あなたは本当に世界一強いのですか?

「なるほどそうですね。確かに、あなたが魔王です」


「リリム様……?」

 リリムが話しているときに口を挟むことは控えていたアドラメレクが、さすがに口を挟んだ。が、リリムはそれも制した。


「あなたが本当に世界一強いのであれば、あなたこそ魔王にふさわしい」

「ゲーフゲフゲフゲフ……!」

 グブロックは下品な笑い声を上げて喜んでいる。


 そこにリリムが「で?」と続けた。


 リリムは穏やかにトロルを見つめたが、見る者が見れば恐怖に震え上がっただろう。もちろん、この愚鈍なる大男はそんなことに気づきもしなかったが。


「……なるほど」

 リリムは足を組み替えながら部屋の中を見渡した。部屋の中にはフェン、グロム、ヴェーデル、アドラメレク、ヤックという頼りになる仲間たちが控えている。アマンダとカマンダは先ほど負傷した兵の治療のために下がっている。
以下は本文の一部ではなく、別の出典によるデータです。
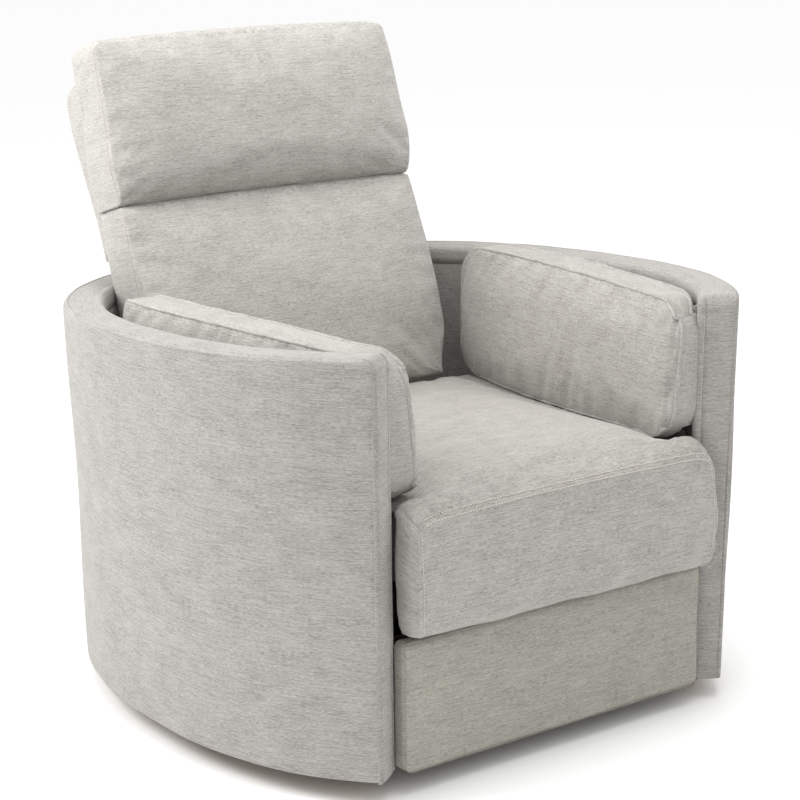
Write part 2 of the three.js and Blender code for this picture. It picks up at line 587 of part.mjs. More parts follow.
const crownSide = [
  [SEAT_REAR, cushionBottom], [SEAT_FRONT + 20, cushionBottom], [SEAT_FRONT + 20, LIP_TOP - 10],
  [SEAT_FRONT + 40, LIP_TOP + 22], [SEAT_FRONT + 90, SEAT_CROWN], [SEAT_REAR, SEAT_REAR_TOP]];
const crownedBlock = geometryOf(
  solid(frontPlate([...seatHalfOutline, ...mirrored(seatHalfOutline)], SEAT_FRONT + 20, SEAT_REAR))
    .intersect(solid(sidePlate(crownSide, -LIP_HALF_WIDTH, LIP_HALF_WIDTH))));
add('seat_cushion', 'fabric', joined(
  crownedBlock, sidePlate(lipOutline, -LIP_HALF_WIDTH, LIP_HALF_WIDTH)));

// Recline brackets: plates on the seat frame's rear corners that hold the back's pivots.
const reclineBracketOutside = STILE_OUTSIDE + RUNNING + PLATE;
const bracketOutline = [
  [SEAT_FRAME_REAR + GAP, SEAT_FRAME_BOTTOM + 4], [SEAT_FRAME_REAR + 24, SEAT_FRAME_BOTTOM + 4],
  [RECLINE_Y + 16, RECLINE_Z - 16], [RECLINE_Y + 12, RECLINE_Z + 14], [RECLINE_Y - 12, RECLINE_Z + 14],
  [SEAT_REAR + 4, RECLINE_Z - 16], [SEAT_REAR + 4, seatFrameTop - 6], [SEAT_FRAME_REAR + GAP, seatFrameTop - 12]];
addPair('recline_bracket', 'steel', (side) => sidePlate(
  bracketOutline, ...between(side, STILE_OUTSIDE + RUNNING, reclineBracketOutside),
  [[RECLINE_Y, RECLINE_Z, STUD_RADIUS + RUNNING]]));

// Back: everything here is in the leaning frame.
const back = new THREE.Group();
back.position.set(0, BACK_TOP_Y, BACK_TOP_Z);
back.rotation.x = -BACK_LEAN;
chair.add(back);

// The recline pivot in the leaning frame.
const pivotDepth = (RECLINE_Y - BACK_TOP_Y) * Math.cos(BACK_LEAN) - (RECLINE_Z - BACK_TOP_Z) * Math.sin(BACK_LEAN);
const pivotHeight = (RECLINE_Y - BACK_TOP_Y) * Math.sin(BACK_LEAN) + (RECLINE_Z - BACK_TOP_Z) * Math.cos(BACK_LEAN);

// A cushion with an outline in (x, z), its edges at depth 0 to depth, and a crown in front.
function backCushion(outline, depth, crown) {
  const inner = outline.map(([x, z]) => [x, z]);
  const middle = inner.reduce(([a, b], [x, z]) => [a + x / inner.length, b + z / inner.length], [0, 0]);
  const shrunk = inner.map(([x, z]) => [
    x - Math.sign(x - middle[0]) * crown, z - Math.sign(z - middle[1]) * crown]);
  return joined(
    frontPlate(shrunk.map(([x, z]) => [-x, z]), -crown, depth - 1),
    frontPlate(inner.map(([x, z]) => [-x, z]), -crown * 0.35, depth));
}
const CORNER = 16;
const headrestOutline = [
  [-HEADREST_HALF_WIDTH, -HEADREST_HEIGHT + CORNER], [-HEADREST_HALF_WIDTH + CORNER, -HEADREST_HEIGHT],
  [HEADREST_HALF_WIDTH - CORNER, -HEADREST_HEIGHT], [HEADREST_HALF_WIDTH, -HEADREST_HEIGHT + CORNER],
  [HEADREST_HALF_WIDTH, -CORNER], [HEADREST_HALF_WIDTH - CORNER, 0],
  [-HEADREST_HALF_WIDTH + CORNER, 0], [-HEADREST_HALF_WIDTH, -CORNER]];
add('headrest_cushion', 'fabric', backCushion(headrestOutline, HEADREST_DEPTH, CROWN), back);
const lumbarTop = -HEADREST_HEIGHT - 2;
const lumbarOutline = [
  [-LUMBAR_FOOT_HALF_WIDTH, LUMBAR_BOTTOM], [LUMBAR_FOOT_HALF_WIDTH, LUMBAR_BOTTOM],
  [LUMBAR_FOOT_HALF_WIDTH, LUMBAR_FOOT - 16], [LUMBAR_HALF_WIDTH, LUMBAR_FOOT],
  [LUMBAR_HALF_WIDTH, OUTER_BACK_RIM + 10], [LUMBAR_TOP_HALF_WIDTH, lumbarTop],
  [-LUMBAR_TOP_HALF_WIDTH, lumbarTop], [-LUMBAR_HALF_WIDTH, OUTER_BACK_RIM + 10],
  [-LUMBAR_HALF_WIDTH, LUMBAR_FOOT], [-LUMBAR_FOOT_HALF_WIDTH, LUMBAR_FOOT - 16]];
add('lumbar_cushion', 'fabric', backCushion(lumbarOutline, LUMBAR_DEPTH, CROWN), back);

// Back frame: two stiles and three rails, with a lug at the foot of each stile that carries a pivot stud.
const frameFront = HEADREST_DEPTH + GAP;
const frameRear = frameFront + BACK_FRAME_DEPTH;
const frameTop = OUTER_BACK_TOP - 20;
const stileInside = STILE_OUTSIDE - STILE_WIDTH;
const railAt = (z) => box(-stileInside - 1, stileInside + 1, frameFront, frameRear, z, z + 36);
const backPieces = [];
for (const side of [1, -1]) {
  backPieces.push(box(...between(side, stileInside, STILE_OUTSIDE), frameFront, frameRear, pivotHeight - 14, frameTop));
  backPieces.push(sidePlate([
    [pivotDepth - 14, pivotHeight - 14], [frameFront + 1, pivotHeight - 14], [frameFront + 1, pivotHeight + 24],
    [pivotDepth - 6, pivotHeight + 14], [pivotDepth - 14, pivotHeight + 8]],
  ...between(side, STILE_OUTSIDE - PLATE, STILE_OUTSIDE)));
  backPieces.push(roundBar(
    STUD_RADIUS, ...between(side, STILE_OUTSIDE - 2, STILE_OUTSIDE + RUNNING + PLATE + 2), pivotDepth, pivotHeight));
}
const lowRail = pivotHeight + 30;
backPieces.push(railAt(lowRail), railAt(-HEADREST_HEIGHT - 60), railAt(frameTop - 36));
add('back_frame', 'wood', joined(...backPieces), back);

// Back springs fill the space between the low and the middle rail, in front of the frame.
const springFront = LUMBAR_DEPTH + 4;
add('back_spring_grid', 'wire', wireGrid(
  stileInside + 10, lowRail + 4, -HEADREST_HEIGHT - 30, frameFront - GAP - SPRING_WIRE, frameFront - GAP, 5, 2,
  (u0, u1, v0, v1, d0, d1) => box(u0, u1, d0, d1, v0, v1)), back);

const panelFront = frameRear + GAP;
const outerHalf = [
  [OUTER_BACK_LOW_HALF_WIDTH, OUTER_BACK_BOTTOM], [OUTER_BACK_LOW_HALF_WIDTH, OUTER_BACK_RIM - 34],
  [OUTER_BACK_LOW_HALF_WIDTH + 24, OUTER_BACK_RIM - 10], [OUTER_BACK_RIM_HALF_WIDTH - 20, OUTER_BACK_RIM],
  [OUTER_BACK_RIM_HALF_WIDTH, OUTER_BACK_RIM + 16], [OUTER_BACK_HALF_WIDTH, OUTER_BACK_TOP - 60],
  [OUTER_BACK_HALF_WIDTH - 8, OUTER_BACK_TOP - 26], [OUTER_BACK_HALF_WIDTH - 34, OUTER_BACK_TOP]];
add('outer_back_panel', 'fabric', frontPlate(
  [...outerHalf, ...mirrored(outerHalf)], panelFront, panelFront + OUTER_BACK_DEPTH), back);

// ---- footrest -------------------------------------------------------------------------------------------

// A straight link between two pivots, as an outline in (y, z) with blunt ends.
function linkOutline([y0, z0], [y1, z1], width) {
  const length = Math.hypot(y1 - y0, z1 - z0);
  const along = [(y1 - y0) / length, (z1 - z0) / length];
  const half = width / 2;
  const corner = (y, z, a, b) => [y + along[0] * a - along[1] * b, z + along[1] * a + along[0] * b];
  return [
    corner(y0, z0, -half * 0.5, -half), corner(y1, z1, half * 0.5, -half), corner(y1, z1, half, 0),
    corner(y1, z1, half * 0.5, half), corner(y0, z0, -half * 0.5, half), corner(y0, z0, -half, 0)];
}
const footPivot = [FOOT_PIVOT_Y, FOOT_PIVOT_Z];
const knee = [
  FOOT_PIVOT_Y - FIRST_ARM * Math.cos(FIRST_ARM_ANGLE), FOOT_PIVOT_Z + FIRST_ARM * Math.sin(FIRST_ARM_ANGLE)];
const panelPivot = [PANEL_PIVOT_Y, PANEL_PIVOT_Z];
const FOOT_STUD_RADIUS = 5;

addPair('footrest_bracket', 'steel', (side) => sidePlate([
  [FOOT_PIVOT_Y - 34, SEAT_FRAME_BOTTOM - GAP], [FOOT_PIVOT_Y - 14, FOOT_PIVOT_Z - 12],
  [FOOT_PIVOT_Y + 14, FOOT_PIVOT_Z - 12], [FOOT_PIVOT_Y + 34, SEAT_FRAME_BOTTOM - GAP]],
...between(side, FOOT_BRACKET_OUTSIDE - PLATE, FOOT_BRACKET_OUTSIDE), [[...footPivot, TORQUE_TUBE_RADIUS + RUNNING]]));
const firstInside = FOOT_BRACKET_OUTSIDE + RUNNING;
const firstOutside = firstInside + PLATE;
const secondInside = firstOutside + RUNNING;
const secondOutside = secondInside + PLATE;
const thirdInside = secondOutside + RUNNING;
const thirdOutside = thirdInside + PLATE;
add('footrest_torque_tube', 'steel', roundBar(
  TORQUE_TUBE_RADIUS, -firstOutside - 2, firstOutside + 2, ...footPivot));
addPair('footrest_first_arm', 'steel', (side) => sidePlate(
  linkOutline(footPivot, knee, FOOT_LINK_WIDTH), ...between(side, firstInside, firstOutside),
  [[...footPivot, TORQUE_TUBE_RADIUS + GAP], [...knee, FOOT_STUD_RADIUS + RUNNING]]));
addPair('footrest_second_arm', 'steel', (side) => joined(
  sidePlate(linkOutline(knee, panelPivot, FOOT_LINK_WIDTH), ...between(side, secondInside, secondOutside)),
  roundBar(FOOT_STUD_RADIUS, ...between(side, firstInside, secondInside + 1), ...knee),
  roundBar(FOOT_STUD_RADIUS, ...between(side, secondOutside - 1, thirdOutside + 1), ...panelPivot)));
addPair('footrest_panel_bracket', 'steel', (side) => sidePlate([
  [PANEL_BACK + GAP, PANEL_PIVOT_Z - 36], [PANEL_PIVOT_Y + 8, PANEL_PIVOT_Z - 12], [PANEL_PIVOT_Y + 12, PANEL_PIVOT_Z],
  [PANEL_PIVOT_Y + 8, PANEL_PIVOT_Z + 12], [PANEL_BACK + GAP, PANEL_PIVOT_Z + 36]],
...between(side, thirdInside, thirdOutside), [[...panelPivot, FOOT_STUD_RADIUS + RUNNING]]));
const boardFront = PANEL_BACK - BOARD;
add('footrest_board', 'wood', box(
  -BOARD_HALF_WIDTH, BOARD_HALF_WIDTH, boardFront, PANEL_BACK, PANEL_BOTTOM + 10, PANEL_TOP - 8));
add('footrest_pad', 'fabric', box(
  -PANEL_HALF_WIDTH, PANEL_HALF_WIDTH, PANEL_FRONT, boardFront - GAP, PANEL_BOTTOM, PANEL_TOP));

// ---- release pull ---------------------------------------------------------------------------------------

const pullMiddle = -(SIDE_PANEL_INSIDE + 1 + PULL_THICKNESS / 2);
add('release_pull', 'plastic', cut(
  box(pullMiddle - PULL_THICKNESS / 2, pullMiddle + PULL_THICKNESS / 2, PULL_Y - PULL_WIDTH / 2, PULL_Y + PULL_WIDTH / 2,
    DECK_TOP + GAP, DECK_TOP + PULL_RISE),
  box(pullMiddle - 4, pullMiddle + 4, PULL_Y - PULL_WIDTH / 2 + 8, PULL_Y + PULL_WIDTH / 2 - 8,
    DECK_TOP + 8, DECK_TOP + PULL_RISE - 8)));

export default chair;
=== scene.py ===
import math

import bpy
import numpy as np
from mathutils import Matrix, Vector
from mathutils.bvhtree import BVHTree


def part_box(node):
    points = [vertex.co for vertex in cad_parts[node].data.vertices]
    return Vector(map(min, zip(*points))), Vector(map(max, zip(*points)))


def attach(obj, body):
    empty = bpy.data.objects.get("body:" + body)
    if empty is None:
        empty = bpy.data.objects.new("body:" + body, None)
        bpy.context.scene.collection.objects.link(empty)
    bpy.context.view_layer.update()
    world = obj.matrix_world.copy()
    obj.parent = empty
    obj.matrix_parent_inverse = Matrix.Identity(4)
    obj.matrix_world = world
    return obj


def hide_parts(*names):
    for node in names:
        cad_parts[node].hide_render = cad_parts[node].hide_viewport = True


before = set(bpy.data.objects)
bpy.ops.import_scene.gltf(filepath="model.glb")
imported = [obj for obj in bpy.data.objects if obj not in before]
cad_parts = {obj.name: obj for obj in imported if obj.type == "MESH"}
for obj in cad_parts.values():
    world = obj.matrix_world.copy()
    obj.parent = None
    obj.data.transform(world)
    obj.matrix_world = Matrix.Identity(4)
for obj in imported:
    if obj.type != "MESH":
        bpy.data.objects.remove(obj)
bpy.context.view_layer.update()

# Camera: a long lens a little above arm height, in front of the chair and to the sitter's right.
right, up = (0.80408, -0.59443, -0.01086), (0.15611, 0.19348, 0.96861)
ahead, stand = (0.57366, 0.78053, -0.24837), (-1.97398, -2.68602, 1.30595)
camera = bpy.data.objects.new("camera", bpy.data.cameras.new("camera"))
bpy.context.collection.objects.link(camera)
camera.matrix_world = Matrix([[right[k], up[k], -ahead[k], stand[k]] for k in range(3)] + [[0, 0, 0, 1]])
camera.data.lens = 99.33
camera.data.sensor_width = 36
camera.data.clip_end = 60
bpy.context.scene.camera = camera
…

「皆に聞きますが、この中で一番強いのは誰でしょう?」

 仲間たちは間髪を容れず、口を揃えて答えた。


「リリムさま」「リリム様ですな」「リリム様ニ違イナイ」「リリム様でございましょうな」「リリム様以外にありません」


「ゲブグブブ……。そうか、お前はそんなに強いか。顔もいいし、胸も大きいし、加えて強いとは、俺様、お前が欲しくなったぞ」

 トロルの顔がさらに醜く歪んだ。それはもしかして笑ったのかもしれないが、余人には理解できなかった。


「では、こうしましょう。ここにいる誰かと戦っていただき、一回でも勝利したらわたしの軍勢一万はグブロックさんの下に入りましょう。いずれも私が信頼を置く一騎当千の者どもです」

 リリムの提案にトロルは上機嫌になった。


「ゲーブゲブゲブゲブ! いいだろう! その暁にはお前を俺様の四番目の妻にしてやろう。せいぜい強い子供を産ませて――」


 その言葉は最後まで放たれることなく、途中で打ち切られた。

 突如現われた巨大な白い狼がトロルの上半身を丸呑みしていたからである。


 ――リリムさまをぶじょくするのは、ゆるせない。


 もちろん、それは甘噛みであったのだが、当のグブロックにとっては死ぬほどの恐怖を味わったのだろう。

 なにせ、巨大なトロルである自分よりもはるかに大きな狼にひと噛みされたのだ。フェンの口の中で白目をむいて失神していた。


 結局ただ大きくて醜いだけだったトロルは戻ってきたアマンダとカマンダに軽々担ぎ上げられて退場していった。

 もちろんこのトロルは追放されるだろうが、彼が率いていた二十九人の配下についてはそれぞれが希望すればリリム軍に編入するということでヤックが手続きを進めることになった。


 ちなみにこのあと、ヤックに「私が指名されたらどうするおつもりだったのですか」と問われ「あっ!」とお茶目な面を晒したということに関して歴史書は何も記していない。